Steady Boundary Layer Magnetohydrodynamic Viscous Flow and Heat Transfer of Nanofluid Over Stretching Sheet in Presence of Radiation and Heat Source

The boundary layer flow and heat transfer of nanofluid due to an exponentially stretching sheet in the presence of magnetic field, viscous dissipation, heat source, and thermal radiation is analytically studied in this paper. The ordinary differential equations are achieved from the governing nonlinear partial differential equations using similarity transformation. The resulting equations are solved analytically using Optimal Homotopy Asymptotic Method (OHAM) which is most applicable in the analytical analysis of nonlinear engineering problems. The obtained results are in good agreement with the previous published results with the same conditions. The results are shown that the skin friction is an increasing function of nanofluid concentration and the Nusselt number is a decreasing function of nanofluid concentration. The results are investigated carefully for the various values of parameters. For the limited range of parameters, the skin friction is an increasing function of magnetic field and the Nusselt number is a decreasing function of magnetic field, viscous dissipation, thermal radiation, and heat source.

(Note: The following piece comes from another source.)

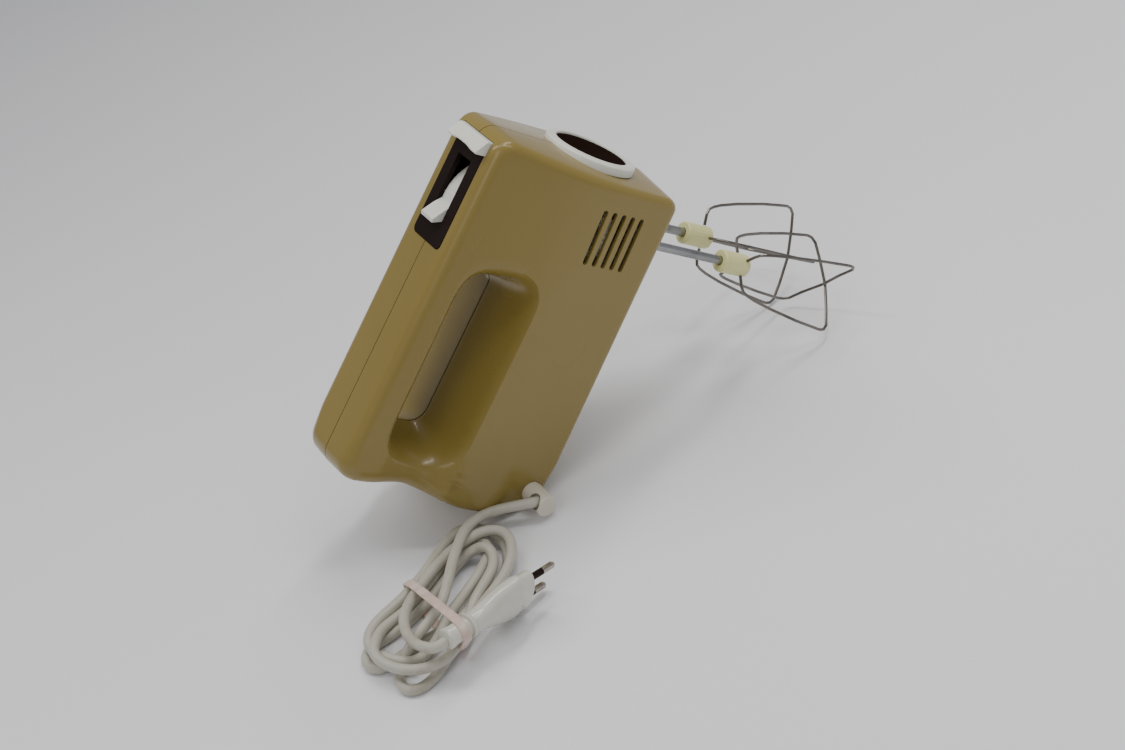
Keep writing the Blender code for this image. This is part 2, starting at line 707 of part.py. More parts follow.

Moreover, the effects of viscous dissipation and thermal radiation on the reduced Nusselt number are investigated for the wide range of parameters where the reverse heat transfer process from fluid to the surface occurs for the large values of Eckert number. For the wide range of parameters, it is found that the variations of reduced Nusselt number with respect to the thermal radiation parameter and viscous dissipation parameter are complex functions of stated parameters that they are investigated in detail.